Paranoid city

Belgrade is gripped by rumors that NATO is about to begin bombing again.

Mar 15, 2000 | A new panic has gripped Belgrade, as a rumor spread across the city that NATO might soon bomb Serbia again. As tension mounts in southern Serbia, northern Kosovo and Montenegro, the Serbian capital is testing its air-raid sirens, gripped with fear of new bombing and civil war.

NATO has emphatically denied plans to bomb Serbia. But in this paranoid city, where power is constantly shifting, the fear itself is making waves across the political landscape.

The recent assassinations of warlord Zeljko "Arkan" Raznatovic and Yugoslav defense minister Pavle Bulatovic in Belgrade have added to the sense of the city's growing violence and anarchy, and the fear Belgrade itself will become engulfed by street-fighting.

Suddenly, young men in the Serbian capital are plotting exit strategies. One air traffic controller is trying to organize papers to get a job in Skopje, Macedonia. A downtown cafe manager is considering an invitation from his sister in Switzerland to come visit "just for a few weeks or months to see what happens." An anthropologist who possesses a prized Slovenian passport is prepared to move at the first hint of war.

Why do Serbs think NATO may bomb again, when all signs in Western capitals are that they have no such intention?

Regardless of NATO's denial, the sense of war's inevitability has been fueled by the government's recent issue of 100,000 conscription notices, mostly in southern Serbia.

Some believe that Yugoslav President Slobodan Milosevic has planted the rumor as a way to consolidate his own sagging popularity, and as an excuse to step up his repression of Serbian pro-democracy forces.

"Slobodan Milosevic is purposely causing a psychosis of danger of NATO bombardment," opposition politician Zoran Djindic said Sunday. "By causing fear among the citizens, Milosevic wishes to hide the failure of his economic policy and the very harsh situation in Serbia." Analysts point to a pattern of Milosevic using fear of conflict -- as well as the wars in Croatia, Bosnia and Kosovo -- to quell dissatisfaction at home with his leadership and to put his population on the hunt for an external enemy for Serbia's troubles.

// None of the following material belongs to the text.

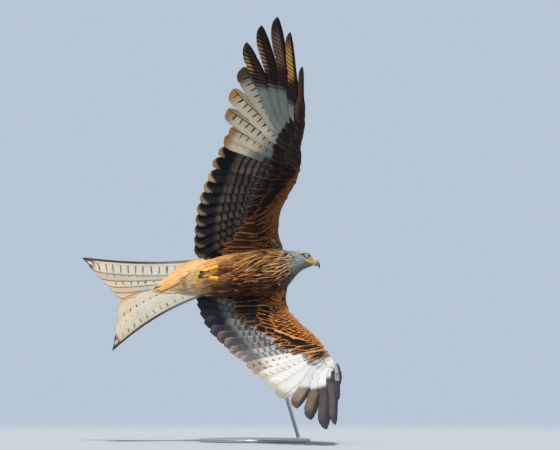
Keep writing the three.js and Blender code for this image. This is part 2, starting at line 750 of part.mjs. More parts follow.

Meanwhile, many Serbs believe the West is looking for any excuse to overrun their country. They speculate that NATO could bomb on the pretext of protecting pro-independence forces in the neighboring Yugoslav republic of Montenegro, or on behalf of ethnic Albanians making incursions into southern Serbia, and Kosovo Albanians trying to reunite the ethnically partitioned Kosovo city of Mitrovica.

The fear of more NATO bombing has been front-page news here. "NATO is planning no intervention outside Kosovo or attacks on Serbia," said the headlines Thursday in an independent Belgrade paper, Glas Javnosti. Meanwhile, other Belgrade newsweeklies speculated that a NATO attack against Serbia would come March 23, the one-year anniversary of the previous bombing. Even a popular Serbian fortuneteller, Lev Gershwin, predicted in Belgrade's weekly newspaper the Weekly Telegraph that NATO would bomb Belgrade, but that the new bombing campaign would be fairly short and targeted at economic infrastructure.

"Certainly, it will be a war," said a burly taxi driver last week. "Between whom? Between the government and the people."